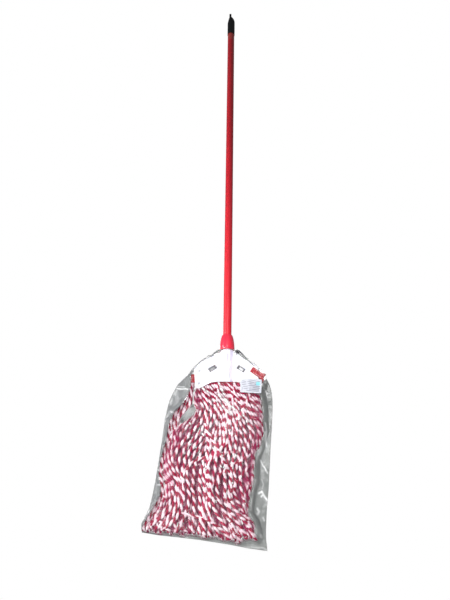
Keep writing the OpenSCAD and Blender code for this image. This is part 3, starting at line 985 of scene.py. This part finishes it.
# middle line of the turned-back right end: x, y, height
TURNED_END = [(83.0, -5.6, -78.0), (88.5, -5.8, -78.3), (92.8, -8.2, -79.3),
              (94.6, -11.8, -79.0), (92.0, -15.1, -76.2), (86.0, -15.9, -72.0),
              (78.0, -15.8, -66.6), (70.0, -15.4, -61.0), (62.8, -15.1, -55.8)]


def folded_headband():
    """The tape inside the holder: its section runs up the front leg and down the rear one."""
    half_tape = 0.55
    leg = np.linspace(LEG_BOTTOM, LEG_TOP, 7)[:-1]
    section = [(-FOLD_RADIUS, height) for height in leg]
    section += [(-FOLD_RADIUS * math.cos(turn), FOLD_HEIGHT + FOLD_RADIUS * math.sin(turn))
                for turn in np.linspace(0, math.pi, 13)]
    section += [(FOLD_RADIUS, height) for height in leg[::-1]]
    section = np.array(section)
    slope = np.gradient(section, axis=0)
    normal = unit(np.stack([-slope[:, 1], slope[:, 0]], axis=1))
    loop = np.concatenate([section + normal * half_tape, (section - normal * half_tape)[::-1]])
    run = running_length(section)
    y, height = loop.T
    x = np.linspace(-91, 88.5, 91)[:, None]
    wobble = 0.28 * np.sin(x / 5.1) + 0.18 * np.sin(x / 2.3 + 1)
    points = np.stack(np.broadcast_arrays(
        x, y + wobble * 0.3, height + wobble * np.where(height > -88, 0.5, 1.0)), axis=-1)
    uv = np.stack(np.broadcast_arrays(x, np.concatenate([run, run[::-1]])), axis=-1)
    piece = face_mesh("headband_folded", points.reshape(-1, 3),
                      band_faces(len(x), len(loop), forward=True), MATERIALS["tape"])
    face_outward(piece)
    add_uv(piece.data, uv.reshape(-1, 2) * MM)
    head_part(piece, "red_tape", "headband")


def turned_end():
    """The tape's right end: out through the shell, round its edge and up over the front face.
    Returns its middle line and the direction across it."""
    thickness, columns = 1.15, 14
    share = np.linspace(0, 1, TURNED_STEPS)
    path = eased_path(TURNED_END, TURNED_STEPS, 14)
    turn = np.radians(ease(share, 0.25, 0.6) * 43)
    across = np.stack([np.sin(turn), np.zeros(TURNED_STEPS), np.cos(turn)], axis=1)
    along = unit(np.gradient(path, axis=0))
    across -= along * np.sum(across * along, axis=1, keepdims=True)
    ragged = 0.5 * np.sin(share * 90) * ease(share, 0.9, 1)
    half = 12.0 - 4.5 * ease(share, 0.3, 0.72)
    start, end = -half + ragged, half - 0.3 * ragged
    width_way = unit(across)
    normal = unit(np.cross(along, width_way))
    run = running_length(path)
    points, uv = [], []
    for side, order in ((1, range(columns + 1)), (-1, range(columns, -1, -1))):
        for j in order:
            width = start + (end - start) * (j / columns)
            thinning = 1 - 0.55 * (2 * abs(j / columns - 0.5)) ** 12
            points.append(path + width_way * width[:, None]
                          + normal * (side * thickness / 2 * thinning))
            uv.append(np.stack([run, width - start], axis=1))
    piece = face_mesh("headband_turned_end", np.stack(points, axis=1).reshape(-1, 3),
                      band_faces(TURNED_STEPS, len(points), forward=False), MATERIALS["tape"])
    face_outward(piece)
    add_uv(piece.data, np.stack(uv, axis=1).reshape(-1, 2) * MM)
    head_part(piece, "red_tape")
    return path, across


def stitch(start, end, out):
    """One short arc of thread that rises along out."""
    start, end, out = (np.array(place, float) for place in (start, end, out))
    side = np.cross(unit(end - start), out)
    steps = np.arange(13)
    share = steps / 12
    rise = 0.55 * (4 * share * (1 - share)) ** 0.5 - 0.35
    centres = start + (end - start) * share[:, None] + out * rise[:, None]
    narrowing = 0.55 + 0.45 * np.minimum(1, 5 * np.minimum(share, 1 - share) + 0.2)
    radius = 0.42 * (1 + 0.12 * np.sin(steps * 2.2)) * narrowing
    return round_tube(centres, radius, side, out, 8)


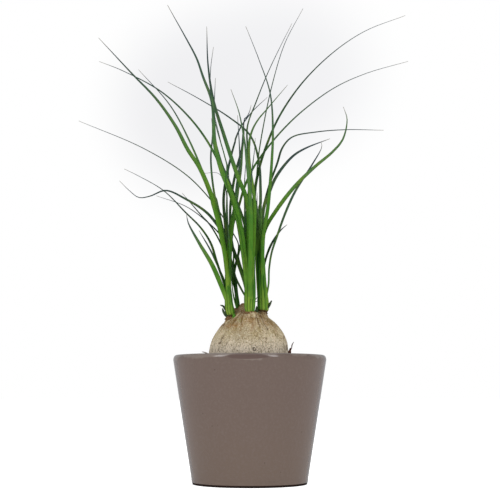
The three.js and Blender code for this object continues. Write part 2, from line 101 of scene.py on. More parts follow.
====================
▶ _WRITTEN TASK_
Extract every record and return it verbatim.

▶ _TASK SOLUTION_
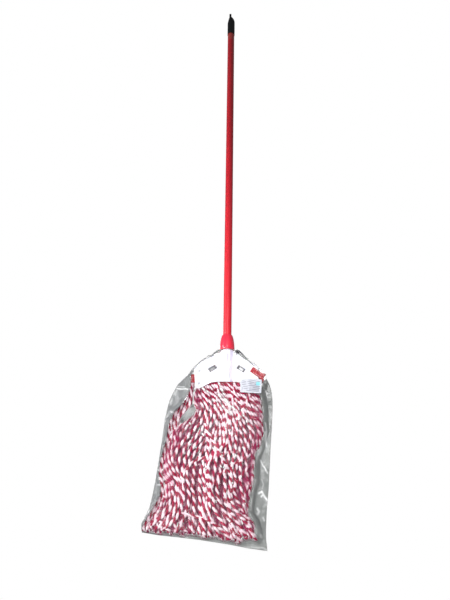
Keep writing the OpenSCAD and Blender code for this image. This is part 3, starting at line 985 of scene.py. This part finishes it.
# middle line of the turned-back right end: x, y, height
TURNED_END = [(83.0, -5.6, -78.0), (88.5, -5.8, -78.3), (92.8, -8.2, -79.3),
              (94.6, -11.8, -79.0), (92.0, -15.1, -76.2), (86.0, -15.9, -72.0),
              (78.0, -15.8, -66.6), (70.0, -15.4, -61.0), (62.8, -15.1, -55.8)]


def folded_headband():
    """The tape inside the holder: its section runs up the front leg and down the rear one."""
    half_tape = 0.55
    leg = np.linspace(LEG_BOTTOM, LEG_TOP, 7)[:-1]
    section = [(-FOLD_RADIUS, height) for height in leg]
    section += [(-FOLD_RADIUS * math.cos(turn), FOLD_HEIGHT + FOLD_RADIUS * math.sin(turn))
                for turn in np.linspace(0, math.pi, 13)]
    section += [(FOLD_RADIUS, height) for height in leg[::-1]]
    section = np.array(section)
    slope = np.gradient(section, axis=0)
    normal = unit(np.stack([-slope[:, 1], slope[:, 0]], axis=1))
    loop = np.concatenate([section + normal * half_tape, (section - normal * half_tape)[::-1]])
    run = running_length(section)
    y, height = loop.T
    x = np.linspace(-91, 88.5, 91)[:, None]
    wobble = 0.28 * np.sin(x / 5.1) + 0.18 * np.sin(x / 2.3 + 1)
    points = np.stack(np.broadcast_arrays(
        x, y + wobble * 0.3, height + wobble * np.where(height > -88, 0.5, 1.0)), axis=-1)
    uv = np.stack(np.broadcast_arrays(x, np.concatenate([run, run[::-1]])), axis=-1)
    piece = face_mesh("headband_folded", points.reshape(-1, 3),
                      band_faces(len(x), len(loop), forward=True), MATERIALS["tape"])
    face_outward(piece)
    add_uv(piece.data, uv.reshape(-1, 2) * MM)
    head_part(piece, "red_tape", "headband")


def turned_end():
    """The tape's right end: out through the shell, round its edge and up over the front face.
    Returns its middle line and the direction across it."""
    thickness, columns = 1.15, 14
    share = np.linspace(0, 1, TURNED_STEPS)
    path = eased_path(TURNED_END, TURNED_STEPS, 14)
    turn = np.radians(ease(share, 0.25, 0.6) * 43)
    across = np.stack([np.sin(turn), np.zeros(TURNED_STEPS), np.cos(turn)], axis=1)
    along = unit(np.gradient(path, axis=0))
    across -= along * np.sum(across * along, axis=1, keepdims=True)
    ragged = 0.5 * np.sin(share * 90) * ease(share, 0.9, 1)
    half = 12.0 - 4.5 * ease(share, 0.3, 0.72)
    start, end = -half + ragged, half - 0.3 * ragged
    width_way = unit(across)
    normal = unit(np.cross(along, width_way))
    run = running_length(path)
    points, uv = [], []
    for side, order in ((1, range(columns + 1)), (-1, range(columns, -1, -1))):
        for j in order:
            width = start + (end - start) * (j / columns)
            thinning = 1 - 0.55 * (2 * abs(j / columns - 0.5)) ** 12
            points.append(path + width_way * width[:, None]
                          + normal * (side * thickness / 2 * thinning))
            uv.append(np.stack([run, width - start], axis=1))
    piece = face_mesh("headband_turned_end", np.stack(points, axis=1).reshape(-1, 3),
                      band_faces(TURNED_STEPS, len(points), forward=False), MATERIALS["tape"])
    face_outward(piece)
    add_uv(piece.data, np.stack(uv, axis=1).reshape(-1, 2) * MM)
    head_part(piece, "red_tape")
    return path, across


def stitch(start, end, out):
    """One short arc of thread that rises along out."""
    start, end, out = (np.array(place, float) for place in (start, end, out))
    side = np.cross(unit(end - start), out)
    steps = np.arange(13)
    share = steps / 12
    rise = 0.55 * (4 * share * (1 - share)) ** 0.5 - 0.35
    centres = start + (end - start) * share[:, None] + out * rise[:, None]
    narrowing = 0.55 + 0.45 * np.minimum(1, 5 * np.minimum(share, 1 - share) + 0.2)
    radius = 0.42 * (1 + 0.12 * np.sin(steps * 2.2)) * narrowing
    return round_tube(centres, radius, side, out, 8)


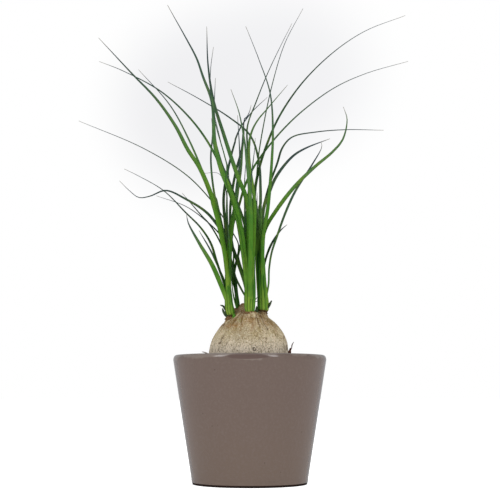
The three.js and Blender code for this object continues. Write part 2, from line 101 of scene.py on. More parts follow.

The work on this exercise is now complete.